A truly relevant literature would recognize that an educated western reader is still more challenged by The Great Gatsby than she is by Kotlowitz’s There Are No Children Here, or Dave Eggers’s What Is the What. Or Granta’s Chicago issue. This does not mean such books are useless—they can have a social function, just like tourism can. But just like tourism denotes a specific mode of interaction excluding genuine risk or entanglement, so touristic literature addresses its readers in a manner which excludes a truly challenging encounter.

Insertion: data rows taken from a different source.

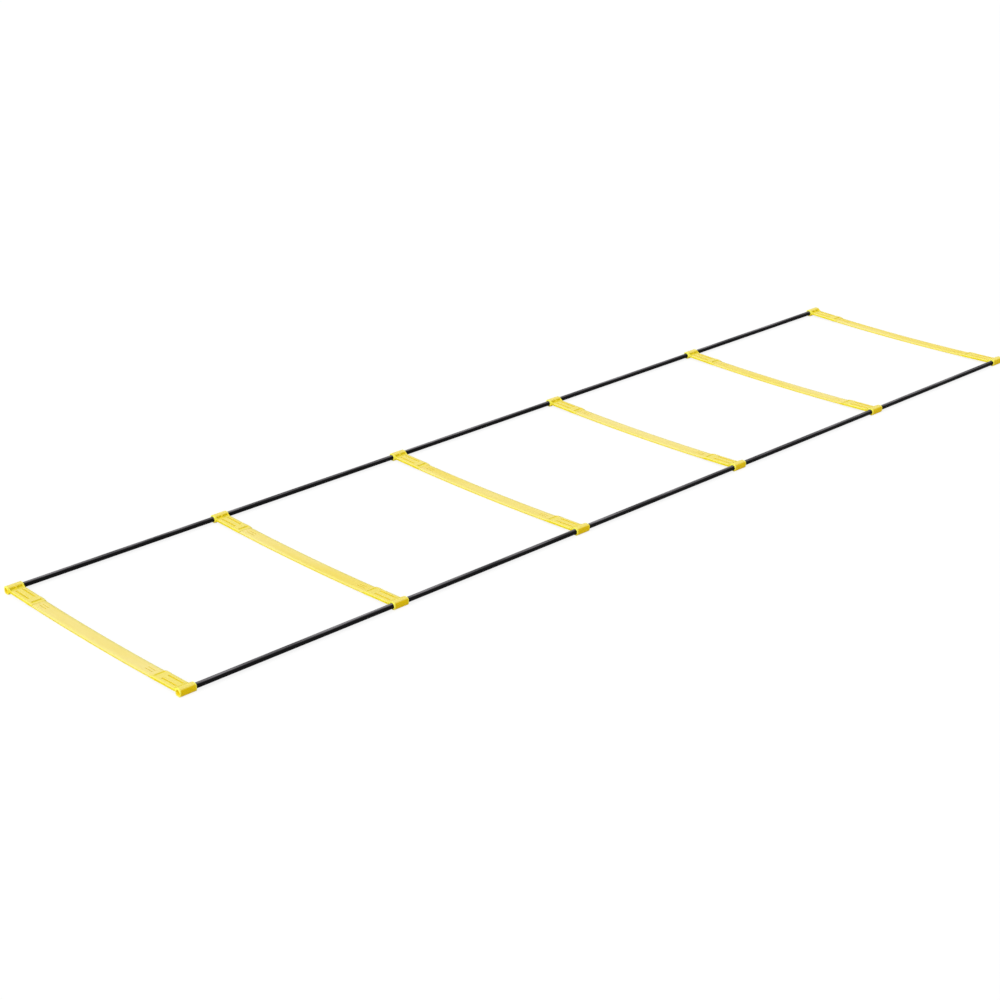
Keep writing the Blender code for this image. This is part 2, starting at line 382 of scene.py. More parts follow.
def direction(azimuth: float, elevation: float) -> Vector:
    """The direction at an azimuth, where 0 is -Y and 90 is +X, and at an elevation, both in degrees."""
    turn, rise = math.radians(azimuth), math.radians(elevation)
    return Vector((math.sin(turn) * math.cos(rise), -math.cos(turn) * math.cos(rise), math.sin(rise)))


def socket_type(value: Any) -> str:
    """The type of the node socket that carries a plain number, a vector or a colour with its alpha."""
    parts = len(value) if isinstance(value, tuple) else 1
    return {1: "NodeSocketFloat", 3: "NodeSocketVector", 4: "NodeSocketColor"}[parts]


class Wiring:
    """A node tree with short ways to add its nodes and to join them."""

    def __init__(self, tree: NodeTree) -> None:
        """Keep the tree to work on."""
        self.tree = tree

    def feed(self, node: Node, values: dict[Any, Any]) -> None:
        """Join sockets to a node's inputs, or write plain values on them.

        Args:
            node: The node.
            values: A socket or a plain value for each input, by the input's name or place.
        """
        for key, value in values.items():
            if isinstance(value, NodeSocket):
                self.tree.links.new(value, node.inputs[key])
            else:
                node.inputs[key].default_value = value

    def add(self, kind: str, values: dict[Any, Any] | None = None, **settings: Any) -> Node:
        """Add a node.

        Args:
            kind: The node's type name.
            values: What to feed to its inputs.
            settings: Its own properties.

        Returns:
            The new node.
        """
        node = self.tree.nodes.new(kind)
        for key, value in settings.items():
            setattr(node, key, value)
        self.feed(node, values or {})
        return node

    def maths(self, operation: str, *values: Any, clamp: bool = False) -> NodeSocket:
        """The result of one sum on sockets or numbers, which a clamp keeps between 0 and 1."""
        inputs = dict(enumerate(values))
        return self.add("ShaderNodeMath", inputs, operation=operation, use_clamp=clamp).outputs[0]

    def ramp(self, value: Any, low: Any, high: Any, out_low: Any = 0.0, out_high: Any = 1.0) -> NodeSocket:
        """A value brought smoothly from the range of low to high to that of out_low to out_high."""
        inputs = dict(enumerate((value, low, high, out_low, out_high)))
        return self.add("ShaderNodeMapRange", inputs, interpolation_type="SMOOTHSTEP").outputs[0]

    def blend(self, share: Any, first: Any, second: Any) -> NodeSocket:
        """Two colours mixed, by the share of the second one, which is from 0 to 1."""
        return self.add("ShaderNodeMix", {0: share, 6: first, 7: second}, data_type="RGBA").outputs[2]

    def noise(self, place: Any, scale: Any, detail: float = 2.0, roughness: float = 0.5) -> NodeSocket:
        """Soft noise from 0 to 1, with its blotches in a metre, its finer layers and how strong they are."""
        inputs = {"Vector": place, "Scale": scale, "Detail": detail, "Roughness": roughness}
        return self.add("ShaderNodeTexNoise", inputs).outputs[0]

    def place(self) -> NodeSocket:
        """The place on the object, in metres."""
        return self.add("ShaderNodeTexCoord").outputs["Object"]

    def stretched_place(self, stretch: Any) -> NodeSocket:
        """The place on the object with each axis multiplied, so that noise on it runs one way."""
        inputs = {0: self.place(), 1: stretch}
        return self.add("ShaderNodeVectorMath", inputs, operation="MULTIPLY").outputs[0]

    def looks_up(self, low: Any, high: Any) -> NodeSocket:
        """How far the surface looks up, from 0 where its normal rises by low to 1 where it rises by high."""
        normal = self.add("ShaderNodeNewGeometry").outputs["Normal"]
        return self.ramp(self.add("ShaderNodeSeparateXYZ", {0: normal}).outputs[2], low, high)

    def mark(self, attribute: str) -> NodeSocket:
        """The value that the mesh carries under an attribute's name."""
        return self.add("ShaderNodeAttribute", attribute_name=attribute).outputs["Fac"]

    def seen(self) -> NodeSocket:
        """Mask what the camera sees, also in reflections and through glass.

        Returns:
            The mask, which is 1 for what is seen.
        """
        path = self.add("ShaderNodeLightPath").outputs
        seen = self.maths("ADD", path["Is Camera Ray"], path["Is Glossy Ray"], clamp=True)
        return self.maths("ADD", seen, path["Is Transmission Ray"], clamp=True)


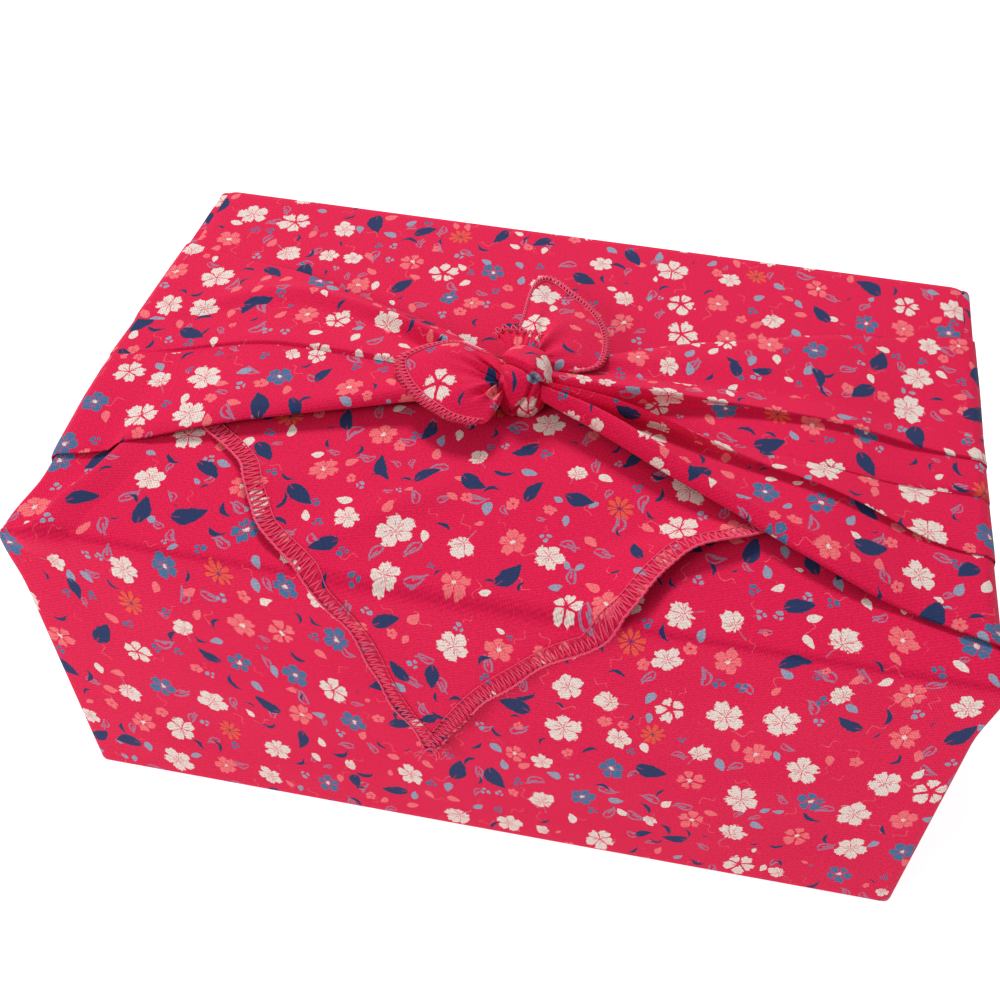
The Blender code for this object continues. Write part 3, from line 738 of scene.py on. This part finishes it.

It is probably perverse, mean-spirited or indulgent to be so hard on Granta’s Chicago issue. After all, it was an innovative marketing idea, and an act of generosity toward a city which garners too little literary attention. The publication is no worse than dozens of others which churn out rosters of mediocre fiction and reporting, often many times a year. This is why it is necessary to take a stand somewhere. It is not good enough for fiction to imitate tourism or journalism, and even worse when it does so badly. Good literature either communicates original feelings or challenges its readers, including their unstated prejudices and habits of thought. Yet Mengetsu’s story aside, Granta’s Chicago issue offers its readers the familiar pleasures of affirmation and pity. Surely in this difficult time we should support print publications like Granta, since there are fewer and fewer of them, and they are courageous and important enterprises. But we should also demand that they be courageous and important.